** begin PROVIDED ENTRIES **

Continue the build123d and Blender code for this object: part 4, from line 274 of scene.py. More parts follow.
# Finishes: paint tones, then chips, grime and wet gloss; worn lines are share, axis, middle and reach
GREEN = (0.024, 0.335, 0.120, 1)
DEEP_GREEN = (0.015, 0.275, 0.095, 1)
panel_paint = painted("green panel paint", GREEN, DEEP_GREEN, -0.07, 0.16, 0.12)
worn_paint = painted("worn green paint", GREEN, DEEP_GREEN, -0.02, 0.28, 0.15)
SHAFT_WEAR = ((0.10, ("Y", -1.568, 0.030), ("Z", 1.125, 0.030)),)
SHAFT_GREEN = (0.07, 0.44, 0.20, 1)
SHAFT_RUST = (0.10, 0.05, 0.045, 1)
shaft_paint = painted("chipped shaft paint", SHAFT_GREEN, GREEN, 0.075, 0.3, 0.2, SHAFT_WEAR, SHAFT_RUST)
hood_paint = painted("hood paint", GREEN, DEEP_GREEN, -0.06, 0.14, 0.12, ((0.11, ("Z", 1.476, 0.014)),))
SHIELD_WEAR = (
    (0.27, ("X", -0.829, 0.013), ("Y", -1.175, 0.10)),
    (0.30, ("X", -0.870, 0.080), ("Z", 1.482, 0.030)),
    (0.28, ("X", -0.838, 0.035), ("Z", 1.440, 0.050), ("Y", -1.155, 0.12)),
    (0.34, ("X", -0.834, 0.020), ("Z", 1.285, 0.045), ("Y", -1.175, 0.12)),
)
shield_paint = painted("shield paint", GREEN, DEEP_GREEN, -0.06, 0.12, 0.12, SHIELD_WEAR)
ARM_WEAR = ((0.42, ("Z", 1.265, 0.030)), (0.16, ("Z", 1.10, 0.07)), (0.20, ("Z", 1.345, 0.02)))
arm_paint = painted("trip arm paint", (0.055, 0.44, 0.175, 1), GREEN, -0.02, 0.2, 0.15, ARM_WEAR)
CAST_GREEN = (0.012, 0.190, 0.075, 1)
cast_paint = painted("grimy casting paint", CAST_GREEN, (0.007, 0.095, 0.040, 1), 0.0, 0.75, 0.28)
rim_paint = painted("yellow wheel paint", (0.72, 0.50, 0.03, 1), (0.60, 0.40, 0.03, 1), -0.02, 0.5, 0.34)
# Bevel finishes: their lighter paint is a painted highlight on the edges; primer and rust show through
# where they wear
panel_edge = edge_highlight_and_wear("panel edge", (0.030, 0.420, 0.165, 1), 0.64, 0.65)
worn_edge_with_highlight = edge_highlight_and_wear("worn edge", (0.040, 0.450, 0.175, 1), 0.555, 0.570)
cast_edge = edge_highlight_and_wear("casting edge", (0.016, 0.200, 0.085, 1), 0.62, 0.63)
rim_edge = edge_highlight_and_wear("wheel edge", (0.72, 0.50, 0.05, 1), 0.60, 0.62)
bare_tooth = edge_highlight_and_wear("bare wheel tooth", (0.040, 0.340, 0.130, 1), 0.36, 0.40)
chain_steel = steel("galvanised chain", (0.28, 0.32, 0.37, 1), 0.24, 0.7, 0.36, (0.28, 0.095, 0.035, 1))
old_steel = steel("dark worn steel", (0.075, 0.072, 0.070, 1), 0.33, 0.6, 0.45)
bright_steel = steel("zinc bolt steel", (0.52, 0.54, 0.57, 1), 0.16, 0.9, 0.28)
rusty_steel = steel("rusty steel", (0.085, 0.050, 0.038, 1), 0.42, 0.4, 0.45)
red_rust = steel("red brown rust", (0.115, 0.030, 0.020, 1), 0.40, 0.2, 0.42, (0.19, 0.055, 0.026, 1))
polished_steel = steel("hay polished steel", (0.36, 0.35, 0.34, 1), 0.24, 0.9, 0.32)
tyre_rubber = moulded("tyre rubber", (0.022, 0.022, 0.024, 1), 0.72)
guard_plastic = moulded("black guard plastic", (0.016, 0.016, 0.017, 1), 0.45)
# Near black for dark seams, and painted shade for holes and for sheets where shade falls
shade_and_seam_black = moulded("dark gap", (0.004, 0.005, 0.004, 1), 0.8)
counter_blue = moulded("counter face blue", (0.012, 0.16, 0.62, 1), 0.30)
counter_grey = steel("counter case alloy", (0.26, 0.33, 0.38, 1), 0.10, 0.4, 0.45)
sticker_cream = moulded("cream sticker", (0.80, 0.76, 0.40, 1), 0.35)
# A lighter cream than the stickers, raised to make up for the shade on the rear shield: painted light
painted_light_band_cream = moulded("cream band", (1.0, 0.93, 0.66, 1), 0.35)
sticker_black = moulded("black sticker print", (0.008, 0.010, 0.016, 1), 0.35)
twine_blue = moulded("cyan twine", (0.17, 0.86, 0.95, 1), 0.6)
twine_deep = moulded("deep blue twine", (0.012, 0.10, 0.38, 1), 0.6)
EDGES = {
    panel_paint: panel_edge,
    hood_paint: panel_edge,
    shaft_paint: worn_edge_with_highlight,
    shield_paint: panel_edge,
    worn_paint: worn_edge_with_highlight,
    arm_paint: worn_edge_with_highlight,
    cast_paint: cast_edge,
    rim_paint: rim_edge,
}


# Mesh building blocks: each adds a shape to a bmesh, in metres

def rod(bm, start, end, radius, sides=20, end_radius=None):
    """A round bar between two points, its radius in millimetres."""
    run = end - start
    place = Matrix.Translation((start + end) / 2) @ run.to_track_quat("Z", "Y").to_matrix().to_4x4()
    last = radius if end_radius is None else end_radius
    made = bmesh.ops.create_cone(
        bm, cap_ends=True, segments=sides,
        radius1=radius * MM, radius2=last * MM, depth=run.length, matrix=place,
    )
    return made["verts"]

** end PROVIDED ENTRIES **
** begin PROVIDED ENTRIES **

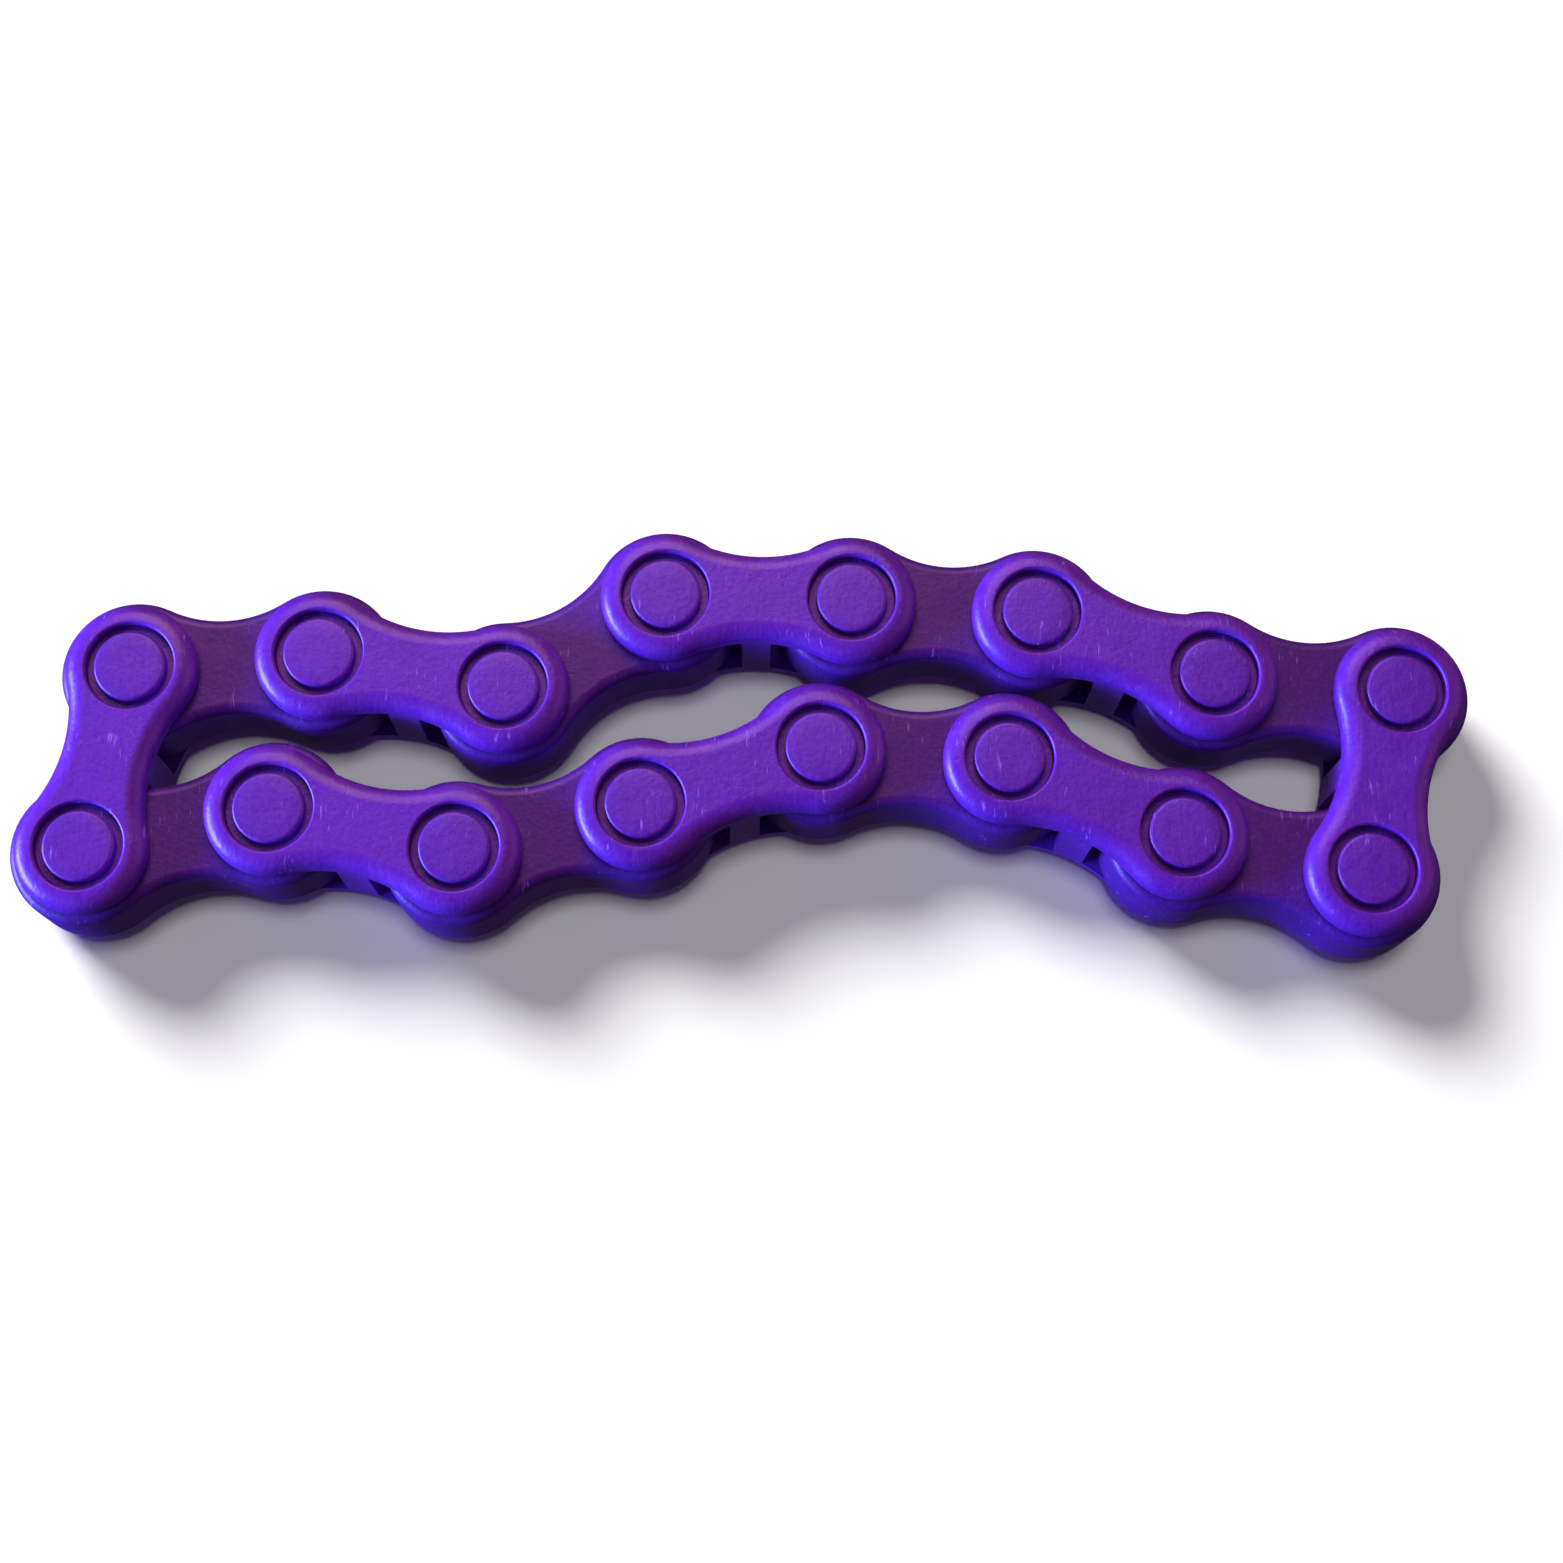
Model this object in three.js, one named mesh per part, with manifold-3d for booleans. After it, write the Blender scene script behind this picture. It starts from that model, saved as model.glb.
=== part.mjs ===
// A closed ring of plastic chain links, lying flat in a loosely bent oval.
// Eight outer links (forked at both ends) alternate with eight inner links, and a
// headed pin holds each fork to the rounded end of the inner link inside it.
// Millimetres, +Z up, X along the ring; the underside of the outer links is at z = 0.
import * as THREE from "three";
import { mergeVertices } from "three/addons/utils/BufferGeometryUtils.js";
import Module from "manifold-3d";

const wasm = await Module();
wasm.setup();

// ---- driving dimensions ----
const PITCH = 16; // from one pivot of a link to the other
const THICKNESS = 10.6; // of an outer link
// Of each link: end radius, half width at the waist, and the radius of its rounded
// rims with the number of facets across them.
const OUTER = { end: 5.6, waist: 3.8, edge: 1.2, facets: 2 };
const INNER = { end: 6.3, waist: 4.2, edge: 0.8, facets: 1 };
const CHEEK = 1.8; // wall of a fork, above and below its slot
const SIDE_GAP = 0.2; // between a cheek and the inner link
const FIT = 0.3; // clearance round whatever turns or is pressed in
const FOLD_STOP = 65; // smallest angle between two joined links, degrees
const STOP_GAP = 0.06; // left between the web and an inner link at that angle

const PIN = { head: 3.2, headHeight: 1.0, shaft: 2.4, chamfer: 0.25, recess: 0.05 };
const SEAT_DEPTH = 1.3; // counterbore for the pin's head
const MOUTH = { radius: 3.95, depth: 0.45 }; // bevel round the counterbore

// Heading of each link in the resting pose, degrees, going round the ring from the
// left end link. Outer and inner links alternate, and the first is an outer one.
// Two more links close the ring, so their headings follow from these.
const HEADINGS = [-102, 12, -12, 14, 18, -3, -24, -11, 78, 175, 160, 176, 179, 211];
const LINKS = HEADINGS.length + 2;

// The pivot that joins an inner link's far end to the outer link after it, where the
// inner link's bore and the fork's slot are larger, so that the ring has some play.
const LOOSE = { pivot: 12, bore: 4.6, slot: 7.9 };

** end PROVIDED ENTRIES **

■ WHAT IS BEING ASKED:
Exactly the lines from the line containing "Model this object" to the line containing "round the counterbore", both included, are to be set down; no other line belongs in the answer.

■ RIGHT ANSWER:
Model this object in three.js, one named mesh per part, with manifold-3d for booleans. After it, write the Blender scene script behind this picture. It starts from that model, saved as model.glb.
=== part.mjs ===
// A closed ring of plastic chain links, lying flat in a loosely bent oval.
// Eight outer links (forked at both ends) alternate with eight inner links, and a
// headed pin holds each fork to the rounded end of the inner link inside it.
// Millimetres, +Z up, X along the ring; the underside of the outer links is at z = 0.
import * as THREE from "three";
import { mergeVertices } from "three/addons/utils/BufferGeometryUtils.js";
import Module from "manifold-3d";

const wasm = await Module();
wasm.setup();

// ---- driving dimensions ----
const PITCH = 16; // from one pivot of a link to the other
const THICKNESS = 10.6; // of an outer link
// Of each link: end radius, half width at the waist, and the radius of its rounded
// rims with the number of facets across them.
const OUTER = { end: 5.6, waist: 3.8, edge: 1.2, facets: 2 };
const INNER = { end: 6.3, waist: 4.2, edge: 0.8, facets: 1 };
const CHEEK = 1.8; // wall of a fork, above and below its slot
const SIDE_GAP = 0.2; // between a cheek and the inner link
const FIT = 0.3; // clearance round whatever turns or is pressed in
const FOLD_STOP = 65; // smallest angle between two joined links, degrees
const STOP_GAP = 0.06; // left between the web and an inner link at that angle

const PIN = { head: 3.2, headHeight: 1.0, shaft: 2.4, chamfer: 0.25, recess: 0.05 };
const SEAT_DEPTH = 1.3; // counterbore for the pin's head
const MOUTH = { radius: 3.95, depth: 0.45 }; // bevel round the counterbore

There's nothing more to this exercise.